New insights into p53 activation

Abstract

The tumor suppressor p53 is a multifunctional, highly regulated, and promoter-specific transcriptional factor that is uniquely sensitive to DNA damage and cellular stress signaling. The mechanisms by which p53 directs a damaged cell down either a cell growth arrest or an apoptotic pathway remain poorly understood. Evidence suggests that the in vivo functions of p53 seem to balance the cell-fate choice with the type and severity of damage that occurs. The concept of antirepression, or inhibition of factors that normally keep p53 at bay, may help explain the physiological mechanisms for p53 activation. These factors also provide novel chemotherapeutic targets for the reactivation of p53 in tumors harboring a wild-type copy of the gene.

Figure 1

A model for p53 activation. (A) Classical model of p53 activation. DNA damage and oxidative stress signals lead to the rapid stabilization of p53 by blocking Mdm2 through various mechanisms described in the text.
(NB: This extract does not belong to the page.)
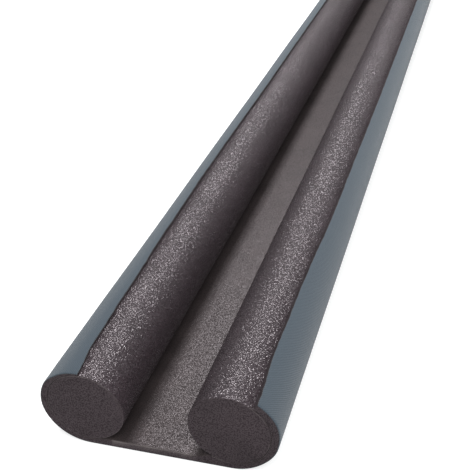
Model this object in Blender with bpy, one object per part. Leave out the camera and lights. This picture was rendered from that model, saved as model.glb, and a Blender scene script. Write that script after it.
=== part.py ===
"""Draught excluder for the bottom of a door.

Two round foam rods lie side by side on a foam-backed cloth cover. The cover is
flat between the rods, where it passes under the door, and is turned up round
the outer side of each rod, where it ends in a plain cut edge near the top.

Metres, +Z up. X runs across the two rods, Y along them. The origin is on the
floor, under the middle of the part.
"""
import math

import bmesh
import bpy

# Length of the part. It is drawn in stretches that are shorter near the near end,
# where the sheet's cut edges drift most
LENGTH = 0.950
STRETCHES = 28
STRETCH_GROWTH = 1.25

# The foam rods: where the middle of each lies across the part, half its width and
# height, the thickness to which it presses the cover below it, and the phase of the
# slight swelling along it
RODS = {
    "left": {
        "middle": -0.02915,
        "half_width": 0.0157,
        "half_height": 0.0154,
        "bed": 0.0024,
        "swell_phase": 0.6,
    },
    "right": {
        "middle": 0.02845,
        "half_width": 0.0158,
        "half_height": 0.0155,
        "bed": 0.0028,
        "swell_phase": 2.9,
    },
}
ROD_SIDES = 40
SWELL = 0.00015
SWELL_WAVE = 0.180

# The cover: its sheet between the rods, and the line of glue under them
WEB_THICKNESS = 0.0031
WEB_STEPS = 6
CRADLE_STEPS = 2
GLUE_GAP = 0.0003

# How thick the turned-up sheet is at an angle round each rod, in degrees from +X
SHEET = {
    "left": [
        {"degrees": 270.0, "thick": 0.0024},
        {"degrees": 180.0, "thick": 0.0024},
        {"degrees": 150.0, "thick": 0.0022},
        {"degrees": 120.0, "thick": 0.0014},
        {"degrees": 90.0, "thick": 0.0010},
    ],
    "right": [
        {"degrees": -90.0, "thick": 0.0028},
        {"degrees": -50.0, "thick": 0.0025},
        {"degrees": -15.0, "thick": 0.0030},
        {"degrees": 20.0, "thick": 0.0036},
        {"degrees": 60.0, "thick": 0.0032},
    ],
}

# Where the sheet's cut edge lies on each rod, in the same degrees, at distances from
# the near end
EDGES = {
    "left": [
        {"along": 0.000, "degrees": 92.0},
        {"along": 0.020, "degrees": 98.5},
        {"along": 0.050, "degrees": 101.5},
        {"along": 0.110, "degrees": 108.0},
        {"along": 0.160, "degrees": 110.5},
        {"along": 0.330, "degrees": 108.5},
        {"along": 0.950, "degrees": 110.0},
    ],
    "right": [
        {"along": 0.000, "degrees": 52.5},
        {"along": 0.030, "degrees": 56.0},
        {"along": 0.070, "degrees": 55.5},
        {"along": 0.150, "degrees": 50.5},
        {"along": 0.320, "degrees": 49.0},
        {"along": 0.950, "degrees": 50.5},
    ],
}
SIDE_STEPS = {"left": 25, "right": 21}

# Colours of the foam and of the cloth
FOAM_COLOUR = (0.048, 0.040, 0.043, 1.0)
CLOTH_COLOUR = (0.150, 0.185, 0.210, 1.0)


def clear_scene():
    """Start from an empty scene."""
    for old in list(bpy.data.objects):
        bpy.data.objects.remove(old, do_unlink=True)


def ease(share):
    """A smooth step from 0 to 1."""
    held = min(max(share, 0.0), 1.0)
    return held * held * (3.0 - 2.0 * held)


def read_table(rows, column, place, value):
    """The value at a place between two rows of a table, eased from one to the next."""
    for low, high in zip(rows, rows[1:]):
        share = (place - low[column]) / (high[column] - low[column])
        if 0.0 <= share <= 1.0:
            return low[value] + (high[value] - low[value]) * ease(share)
    return rows[-1][value]


def stations():
    """Distances from the near end at which a section is drawn."""
    shares = [step / STRETCHES for step in range(STRETCHES + 1)]
    return [LENGTH * share**STRETCH_GROWTH for share in shares]


def swell(name, along):
    """How far a rod's skin stands out at a distance from the near end."""
    return SWELL * math.sin(2.0 * math.pi * along / SWELL_WAVE + RODS[name]["swell_phase"])


def point_round_rod(name, along, degrees, clearance):
    """A point at an angle round a rod, standing off its skin by the clearance."""
    rod = RODS[name]
    half_width = rod["half_width"] + swell(name, along)
    half_height = rod["half_height"] + swell(name, along)
    middle_z = rod["bed"] + GLUE_GAP + half_height
    angle = math.radians(degrees)
    x = rod["middle"] + (half_width + clearance) * math.cos(angle)
    z = middle_z + (half_height + clearance) * math.sin(angle)
    return x, z


def rod_outline(name, along):
    """The closed outline of one rod."""
    turn = 360.0 / ROD_SIDES
    return [point_round_rod(name, along, turn * side, 0.0) for side in range(ROD_SIDES)]


def turned_up_side(name, along):
    """Outer and inner points of the sheet, from its cut edge down to the floor."""
    edge = read_table(EDGES[name], "along", along, "degrees")
    bottom = SHEET[name][0]["degrees"]
    steps = SIDE_STEPS[name]
    outer = []
    inner = []
    for step in range(steps + 1):
        share = step / steps
        degrees = edge * (1.0 - share) + bottom * share
        thickness = read_table(SHEET[name], "degrees", degrees, "thick")
        outer.append(point_round_rod(name, along, degrees, GLUE_GAP + thickness))
        inner.append(point_round_rod(name, along, degrees, GLUE_GAP))
    return outer, inner


def cradle(name, along):
    """Inner points where the sheet rises from under a rod to the web's full thickness."""
    rod = RODS[name]
    rise = (WEB_THICKNESS - rod["bed"]) / (rod["half_height"] + swell(name, along) + GLUE_GAP)
    reach = math.degrees(math.acos(1.0 - rise))
    bottom = SHEET[name][0]["degrees"]
    inward = 1.0 if name == "left" else -1.0
    turns = [inward * reach * step / CRADLE_STEPS for step in range(1, CRADLE_STEPS + 1)]
    return [point_round_rod(name, along, bottom + turn, GLUE_GAP) for turn in turns]


def spread(start, end, height):
    """Points of the flat web between two sides, at one height."""
    shares = [step / WEB_STEPS for step in range(1, WEB_STEPS)]
    return [(start + (end - start) * share, height) for share in shares]


def cover_outline(along):
    """The closed outline of the cover: its underside first, then its inner side."""
    left_outer, left_inner = turned_up_side("left", along)
    right_outer, right_inner = turned_up_side("right", along)
    left_cradle = cradle("left", along)
    right_cradle = cradle("right", along)
    under = spread(left_outer[-1][0], right_outer[-1][0], 0.0)
    over = spread(right_cradle[-1][0], left_cradle[-1][0], WEB_THICKNESS)
    underside = left_outer + under + right_outer[::-1]
    inner_side = right_inner + right_cradle + over + left_cradle[::-1] + left_inner[::-1]
    return underside + inner_side


def plain_material(name, colour, roughness):
    """A plain matt material."""
    material = bpy.data.materials.new(name)
    material.use_nodes = True
    shader = material.node_tree.nodes["Principled BSDF"]
    shader.inputs["Base Color"].default_value = colour
    shader.inputs["Roughness"].default_value = roughness
    shader.inputs["Metallic"].default_value = 0.0
    return material


def drawn_through(name, outline_at, material):
    """Join the outlines drawn at every station into one closed solid."""
    shape = bmesh.new()
    loops = []
    for along in stations():
        y = along - LENGTH / 2.0
        loops.append([shape.verts.new((x, y, z)) for x, z in outline_at(along)])
    for near, far in zip(loops, loops[1:]):
        for index in range(len(near)):
            shape.faces.new((near[index - 1], near[index], far[index], far[index - 1]))
    shape.faces.new(loops[0])
    shape.faces.new(loops[-1][::-1])
    bmesh.ops.recalc_face_normals(shape, faces=shape.faces[:])
    mesh = bpy.data.meshes.new(name)
    shape.to_mesh(mesh)
    shape.free()
    mesh.materials.append(material)
    mesh.shade_smooth()
    mesh.set_sharp_from_angle(angle=math.radians(40.0))
    solid = bpy.data.objects.new(name, mesh)
    bpy.context.scene.collection.objects.link(solid)
    return solid


def build():
    """Two rods and the cover that holds them."""
    clear_scene()
    foam = plain_material("foam", FOAM_COLOUR, 0.60)
    cloth = plain_material("cloth", CLOTH_COLOUR, 0.85)
    for name in RODS:
        drawn_through("rod_" + name, lambda along, name=name: rod_outline(name, along), foam)
    drawn_through("cover", cover_outline, cloth)


build()
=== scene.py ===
import math

import bpy
from mathutils import Matrix, Vector, noise


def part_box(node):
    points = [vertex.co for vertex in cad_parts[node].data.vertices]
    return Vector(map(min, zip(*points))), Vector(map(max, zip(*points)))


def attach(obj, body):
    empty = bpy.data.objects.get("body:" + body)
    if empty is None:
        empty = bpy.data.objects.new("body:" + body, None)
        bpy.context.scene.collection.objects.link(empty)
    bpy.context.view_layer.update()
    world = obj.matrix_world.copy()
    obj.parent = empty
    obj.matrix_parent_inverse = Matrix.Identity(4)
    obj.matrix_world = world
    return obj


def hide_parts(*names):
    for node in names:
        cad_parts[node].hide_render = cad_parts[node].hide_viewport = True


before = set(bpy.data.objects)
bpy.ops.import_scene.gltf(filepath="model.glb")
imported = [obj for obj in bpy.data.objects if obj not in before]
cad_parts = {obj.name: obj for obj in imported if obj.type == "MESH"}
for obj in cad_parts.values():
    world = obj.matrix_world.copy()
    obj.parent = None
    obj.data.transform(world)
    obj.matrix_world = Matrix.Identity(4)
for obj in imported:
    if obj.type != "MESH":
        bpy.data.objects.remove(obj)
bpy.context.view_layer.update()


# Camera
# It stands a little to the right of the near end, above it, and looks down along the
# draught excluder, leaning slightly. The far third runs out of view.
CAMERA_PLACE = Vector((0.10699, -0.68625, 0.23722))
CAMERA_TURN = math.radians(18.559)
CAMERA_DIP = math.radians(30.999)
CAMERA_LEAN = math.radians(-3.861)
CAMERA_LENS_MM = 64.34

camera = bpy.data.objects.new("camera", bpy.data.cameras.new("camera"))
bpy.context.scene.collection.objects.link(camera)
camera.data.lens = CAMERA_LENS_MM
camera.matrix_world = (
    Matrix.Translation(CAMERA_PLACE)
    @ Matrix.Rotation(CAMERA_TURN, 4, "Z")
    @ Matrix.Rotation(math.pi / 2.0 - CAMERA_DIP, 4, "X")
    @ Matrix.Rotation(CAMERA_LEAN, 4, "Z")
)
bpy.context.scene.camera = camera


# Foam rods
# Two round rods of brown-black polyethylene foam. They are extruded, which leaves a
# crinkled skin of flattened cells that glints, and cut square at the ends with a knife.
ROD_NODES = {"foam_rod_left": "rod_left", "foam_rod_right": "rod_right"}
ROD_BOXES = {node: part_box(node) for node in ROD_NODES.values()}
ROD_AROUND = 96
ROD_ALONG = 980
ROD_SWELL = 0.00005
ROD_SWELL_WAVE = 0.180
ROD_SWELL_PHASE = {"rod_left": 0.6, "rod_right": 2.9}

# The line of glue between rod and cover, and how far each of them stands into it
GLUE_GAP = 0.0003
SNUG = 0.00012

# Shallow dents in the skin, the angles between which it is bare, and how it fades there
LUMPS = [
    {"depth": 0.00008, "wave": 0.0075},
    {"depth": 0.00005, "wave": 0.0030},
]
ROD_BARE = {"rod_left": (-70.0, 96.0), "rod_right": (58.0, 250.0)}
BARE_FADE = 10.0

# The rounded rim of a cut end, with the share of a painted highlight on each of its rings, and the rings
# of the cut inside it
RIM = [
    {"inward": 0.00045, "share": 1.000, "rim_highlight": 0.0},
    {"inward": 0.00012, "share": 0.996, "rim_highlight": 0.4},
    {"inward": 0.00000, "share": 0.982, "rim_highlight": 0.2},
    {"inward": 0.00000, "share": 0.965, "rim_highlight": 0.0},
]
CUT_RINGS = [0.90, 0.78, 0.64, 0.50, 0.36, 0.22, 0.10]
CUT_DENTS = {"depth": 0.00012, "wave": 0.0040}
SHARP_EDGE = math.radians(50.0)
SKIN, CUT = range(2)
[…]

Once stabilized, p53 is activated through posttranslational modifications and binds to DNA, where it can interact with other transcriptional regulators for the induction of p53-responsive target genes. (B) A refined model of p53 activation. In addition to p53 stabilization, an additional step of antirepression may occur in vivo for full p53 activation. Mdm2 and MdmX repress p53 function and activation in vivo. Removal of this repression (i.e., antirepression) may be required for subsequent steps of p53 activation such as post-translational modifications, DNA binding, and induction of p53-responsive target genes.